- TO DO: Sort through the data and copy the lines holding the word "Blender".

* BEGIN DATA RECORDS *

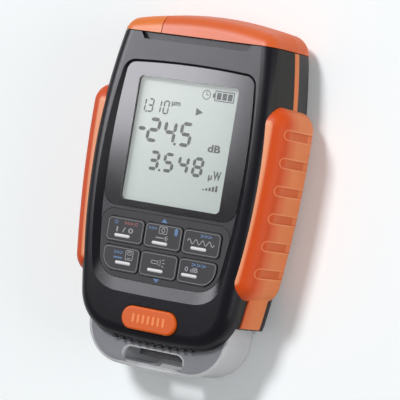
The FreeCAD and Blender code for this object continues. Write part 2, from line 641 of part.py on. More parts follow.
# ---------------------------------------------------------------------------
# The rear shell with its battery bay, dock wall and cover hinge
# ---------------------------------------------------------------------------
BAY_HALF = "(3*cell_r+cell_gap+bay_fit)"
BAY_LOW = "(-cell_mid_y-cell_long/2-spring_long-contact_thick)"
BAY_HIGH = "(-cell_mid_y+cell_long/2+contact_thick+0.2)"
BAY_TOP = "(cell_z+cell_r+0.3)"
rear_zone = box("rear_zone", ("-" + FAR, FAR), ("-dock_y", "body_end_y"), ("-1", "split_z-band_thick/2"))
rear_core = shared("rear_core", hollow_form, box(
    "rear_core_zone", ("-" + FAR, FAR), ("-dock_y+dock_wall", FAR), ("0", "split_z")))
bay_block = box("bay_block", ("-%s-bay_wall" % BAY_HALF, BAY_HALF + "+bay_wall"),
                (BAY_LOW + "-bay_wall", BAY_HIGH + "+bay_wall"),
                ("door_thick+back_inset", BAY_TOP + "+bay_wall"))
bay_room = box("bay_room", ("-" + BAY_HALF, BAY_HALF), (BAY_LOW, BAY_HIGH), ("-1", BAY_TOP))
DOOR_X = ("-%s-door_lap" % BAY_HALF, BAY_HALF + "+door_lap")
DOOR_Y = (BAY_LOW + "-door_lap", BAY_HIGH + "+door_lap")
door_room = box("door_room", (DOOR_X[0] + "-door_fit", DOOR_X[1] + "+door_fit"),
                (DOOR_Y[0] + "-door_fit", DOOR_Y[1] + "+door_fit"), ("-1", "door_thick+back_inset"))
TAB_SPOTS = [("tab_left", "-tab_x"), ("tab_right", "tab_x")]
tab_rooms = [box(name + "_room", (x + "-tab_wide/2-0.3", x + "+tab_wide/2+0.3"),
                 (DOOR_Y[1] + "-bay_wall-1.5", DOOR_Y[1] + "+tab_long+0.5"),
                 ("door_thick+back_inset-0.15", "door_thick+back_inset+tab_thick+0.8"))
             for name, x in TAB_SPOTS]
rear_bosses = [rod("rear_boss_%d" % index, "z", (x, y, "0"), "sink_r+1.2", "split_z-band_thick/2")
               for index, (x, y) in enumerate(corners_of("boss_x", "boss_low_y", "boss_high_y"))]
screw_sinks = [rod("screw_sink_%d" % index, "z", (x, y, "-1"), "sink_r", "sink_z+1")
               for index, (x, y) in enumerate(corners_of("boss_x", "boss_low_y", "boss_high_y"))]
hinge_shelf = box("hinge_shelf", ("-ear_left_x-1", "ear_left_x+1"),
                  ("hinge_y-hinge_z-relief-shelf_thick", "hinge_y-hinge_z-relief"), ("wall/2", "relief_z"))
hinge_relief = box("hinge_relief", ("-" + FAR, FAR), ("hinge_y-hinge_z-relief", FAR), ("-2", "relief_z"))
EARS = [("ear_left", "-ear_left_x"), ("ear_seam", "-cover_seam_x"), ("ear_right", "ear_right_x")]
ears = []
for name, x in EARS:
    ears.append(rod(name + "_eye", "x", (x + "-ear_thick/2", "hinge_y", "hinge_z"), "ear_r", "ear_thick"))
    ears.append(box(name + "_arm", (x + "-ear_thick/2", x + "+ear_thick/2"),
                    ("hinge_y-hinge_z-relief-0.5", "hinge_y"), ("hinge_z-ear_r*0.7", "hinge_z+ear_r")))
pin_bore = rod("pin_bore", "x", ("-ear_left_x-4", "hinge_y", "hinge_z"), "pin_r+pin_fit/2", "60")
pegs = [box(name, (x + "-peg_wide/2", x + "+peg_wide/2"), ("-dock_y-peg_long", "-dock_y+0.5"),
            ("peg_low_z", "peg_high_z")) for name, x in (("peg_left", "-peg_x"), ("peg_right", "peg_x"))]
rear_body = join("rear_body", [
    cut("rear_skin", shared("rear_blank", full_form, rear_zone), [rear_core]),
    shared("rear_columns", full_form, join("rear_column_set", rear_bosses)), bay_block, hinge_shelf])
rear_shell = node("rear_shell", cut("rear_shell_made", join("rear_filled", [
    cut("rear_opened", rear_body, [hinge_relief, bay_room, door_room, right_room, left_room] + tab_rooms)]
    + ears + pegs), [pin_bore, torch_hole] + screw_sinks + screw_pilots))
shell_screws = doc.addObject("Part::Compound", "shell_screws")
shell_screws.Links = [join("screw_%d" % index, [
    rod("screw_head_%d" % index, "z", (x, y, "sink_z-head_tall"), "screw_head_r", "head_tall"),
    rod("screw_shank_%d" % index, "z", (x, y, "sink_z-0.2"), "screw_r", "screw_end_z-sink_z+0.2")])
    for index, (x, y) in enumerate(corners_of("boss_x", "boss_low_y", "boss_high_y"))]
node("shell_screws", shell_screws)

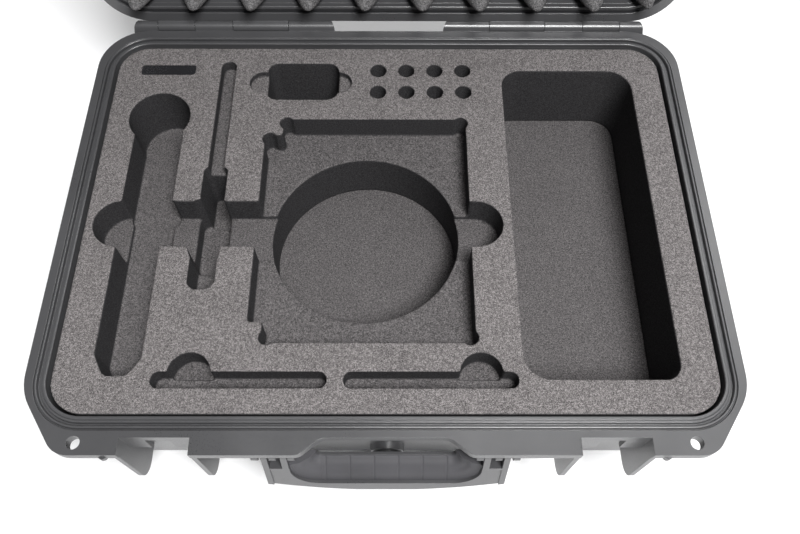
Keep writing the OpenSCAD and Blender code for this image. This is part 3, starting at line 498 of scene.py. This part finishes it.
def make_floor():
    me = bpy.data.meshes.new("floor")
    s = FLOOR_HALF
    me.from_pydata([(-s, -s, 0), (s, -s, 0), (s, s, 0), (-s, s, 0)], [], [(0, 1, 2, 3)])
    floor = bpy.data.objects.new("floor", me)
    scene.collection.objects.link(floor)
    m = Mat("pale_floor")
    m.set(Base_Color=(0.95, 0.95, 0.955, 1), Roughness=0.9, Specular_IOR_Level=0.1)
    ray = m.node("ShaderNodeLightPath")
    seen = m.math("MAXIMUM", ray.outputs["Is Camera Ray"], ray.outputs["Is Glossy Ray"])
    seen = m.math("MAXIMUM", seen, ray.outputs["Is Transmission Ray"])
    m.t.links.new(m.math("MULTIPLY", seen, FLOOR_LIFT), m.shader.inputs["Emission Strength"])
    m.shader.inputs["Emission Color"].default_value = (1, 1, 1, 1)
    me.materials.append(m.m)


def make_lights():
    """A soft key from the front right, a wide light behind, and a background that looks white."""
    world = bpy.data.worlds.new("studio")
    scene.world = world
    world.use_nodes = True
    t = world.node_tree
    bg = t.nodes["Background"]
    bg.inputs["Color"].default_value = (1, 1, 1, 1)
    bg.inputs["Strength"].default_value = AMBIENT
    seen = t.nodes.new("ShaderNodeBackground")
    seen.inputs["Strength"].default_value = 1.0
    mix = t.nodes.new("ShaderNodeMixShader")
    ray = t.nodes.new("ShaderNodeLightPath")
    t.links.new(ray.outputs["Is Camera Ray"], mix.inputs[0])
    t.links.new(bg.outputs[0], mix.inputs[1])
    t.links.new(seen.outputs[0], mix.inputs[2])
    t.links.new(mix.outputs[0], t.nodes["World Output"].inputs["Surface"])

    def area(name, at, size, power):
        data = bpy.data.lights.new(name, "AREA")
        data.shape = "RECTANGLE"
        data.size, data.size_y = size
        data.energy = power
        lamp = bpy.data.objects.new(name, data)
        scene.collection.objects.link(lamp)
        lamp.location = at
        lamp.rotation_mode = "QUATERNION"
        lamp.rotation_quaternion = (Vector(LOOK_AT) - Vector(at)).to_track_quat("-Z", "Y")

    area("key_light", (0.45, -0.8, 1.95), (0.7, 0.7), 60)
    area("back_light", (0.45, 0.95, 1.75), (1.5, 0.7), 16)


make_floor()
make_lights()
scene.view_settings.view_transform = "Standard"
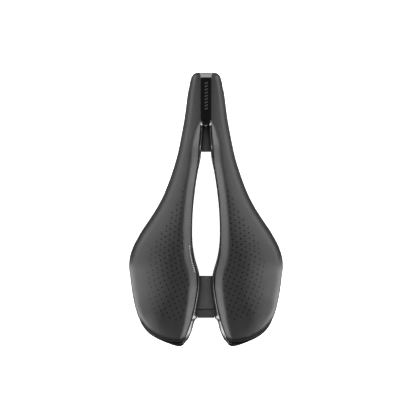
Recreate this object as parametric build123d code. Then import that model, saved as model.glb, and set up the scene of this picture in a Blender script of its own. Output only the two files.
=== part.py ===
from build123d import *
import math
import os

# Split-tail bicycle saddle: two padded halves on one moulded base, carried by two 7 mm rails.
# Frame: +Y towards the nose, +X to the rider's right, +Z up. The origin is the middle of the
# straight clamp zone of the rails, midway between them, at the height of their axes.
# Millimetres.

# ---------------------------------------------------------------- driving dimensions
LENGTH = 257.0
WIDTH = 145.0
NOSE_Y = 130.0
TAIL_Y = NOSE_Y - LENGTH
GLUE = 0.15  # gap left by each bonded joint

RAIL_DIAMETER = 7.0
RAIL_WALL = 1.2
RAIL_SPACING = 44.0
CLAMP_ZONE = 75.0
RAIL_BEND = 26.0
RAIL_NOSE = [(7.8, 108, 19.5), (9.6, 84, 17.9)]  # foremost straight, ahead of the clamp zone
RAIL_TAIL = [(31, -80, 22), (32, -104, 23)]  # rearmost straight
RAIL_FIT = 0.05

COVER_THICKNESS = 1.0
SHELL_THICKNESS = 2.6
SHELL_DEPTH = 12.4  # from the crown down to the top of the base beside the relief channel
BRIDGE_SINK = 1.9  # the two bridges lie this much lower again
BEVEL_DROP = 5.5  # from the crown down to the edge of the relief channel
BEVEL_WIDTH = 6.2
NOSE_ROLL = 6.5
NOSE_CORNER = 7.5

INLAY_HALF_WIDTH = 5.0
INLAY_REAR = 84.5
INLAY_TIP = 79.0
INLAY_WALL = 1.8

OPENING = (-61.2, 55.8)  # rear and front ends of the slot right through the saddle
BRIDGE_REAR = -92.0
HATCH_REAR = -100.7
HATCH_HALF_WIDTH = 9.2
TONGUE = (4.6, 11.4, 4.2)  # half width, length and thickness of the hatch's tongue
TONGUE_FIT = 0.15

HEAD_DIAMETER = 5.6
HEAD_HEIGHT = 2.0
SCREW_DIAMETER = 3.0
SCREW_FIT = 0.1
SCREW_HEX = 2.0

# Half width of the padding, from the nose back: (y, x).
OUTER_EDGE = [
    (NOSE_Y, 14.2), (112, 16.7), (84, 20.6), (56, 26.2), (28, 34.8), (0, 48.1), (-24, 63.9),
    (-38, 70.4), (-50, WIDTH / 2), (-62, 71.8), (-75, 69.9), (-93, 65.8), (-106, 60.6), (-120, 54.5),
]  # fmt: skip
# Half width of the relief channel between the two padded halves: (y, x).
CHANNEL_EDGE = [
    (NOSE_Y, 5.3), (80, 5.3), (70, 5.8), (58, 6.9), (46, 7.7), (36, 9.1), (20, 11.6), (3, 13.2),
    (-20, 13.9), (-37, 13.3), (-48, 11.4), (-55, 9.4), (-61, 8.1), (-68, 7.7), (-79, 9.2),
    (-93, 11.5), (-104.5, 14.6), (-115.7, 18.0), (-134, 24.2),
]  # fmt: skip
# Half width between the inner edges of the base: (y, x).
BASE_EDGE = [
    (NOSE_Y, 4.3), (56, 4.3), (47.8, 5.6), (36.6, 7.7), (25.3, 9.5), (8, 11.7), (-8.6, 12.8),
    (-20, 13.0), (-31, 12.6), (-42, 10.9), (-48, 9.5), (-54, 7.8), (-61, 6.7), (-68, 6.5),
    (-82, 7.9), (-93, 9.5), (-100.5, 9.9), (-104.4, 11.0), (-115.7, 14.7), (-134, 22.0),
]  # fmt: skip
# Heights above the rails along the saddle: (y, z).
CROWN = [(NOSE_Y, 39.6), (112, 40.2), (56, 41.2), (0, 42.4), (-50, 45.0), (-93, 49.0), (-130, 53.0)]
WIDEST = [(NOSE_Y, 29.0), (112, 30.0), (56, 30.0), (0, 29.5), (-50, 31.5), (-93, 37.0), (-130, 43.5)]
SKIRT = [(NOSE_Y, 18.0), (112, 18.0), (56, 18.5), (0, 20.5), (-50, 23.0), (-93, 29.5), (-130, 36.0)]

# Where the section planes stand: (y at the channel, y at the outer edge). The last ones swing
# round towards the slanted ends of the tails.
STATIONS = [
    (150, 150), (132, 132), (114, 114), (96, 96), (80, 80), (66, 66), (52, 52), (38, 38), (22, 22),
    (4, 4), (-14, -14), (-30, -30), (-44, -44), (-56, -56), (-69, -67), (-82, -78), (-94, -88),
    (-106, -97.5), (-118, -107), (-132, -118),
]  # fmt: skip

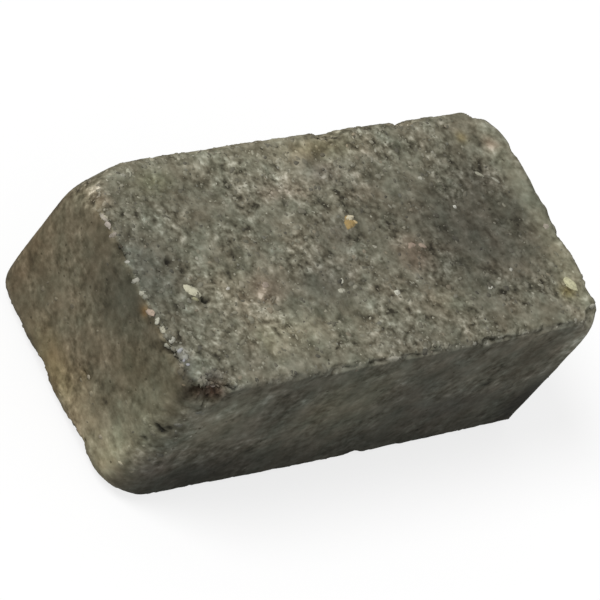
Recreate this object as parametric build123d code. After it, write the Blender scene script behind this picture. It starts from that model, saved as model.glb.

* END DATA RECORDS *

- RESPONSE TO THE TASK:
The FreeCAD and Blender code for this object continues. Write part 2, from line 641 of part.py on. More parts follow.
Keep writing the OpenSCAD and Blender code for this image. This is part 3, starting at line 498 of scene.py. This part finishes it.
Recreate this object as parametric build123d code. Then import that model, saved as model.glb, and set up the scene of this picture in a Blender script of its own. Output only the two files.
Recreate this object as parametric build123d code. After it, write the Blender scene script behind this picture. It starts from that model, saved as model.glb.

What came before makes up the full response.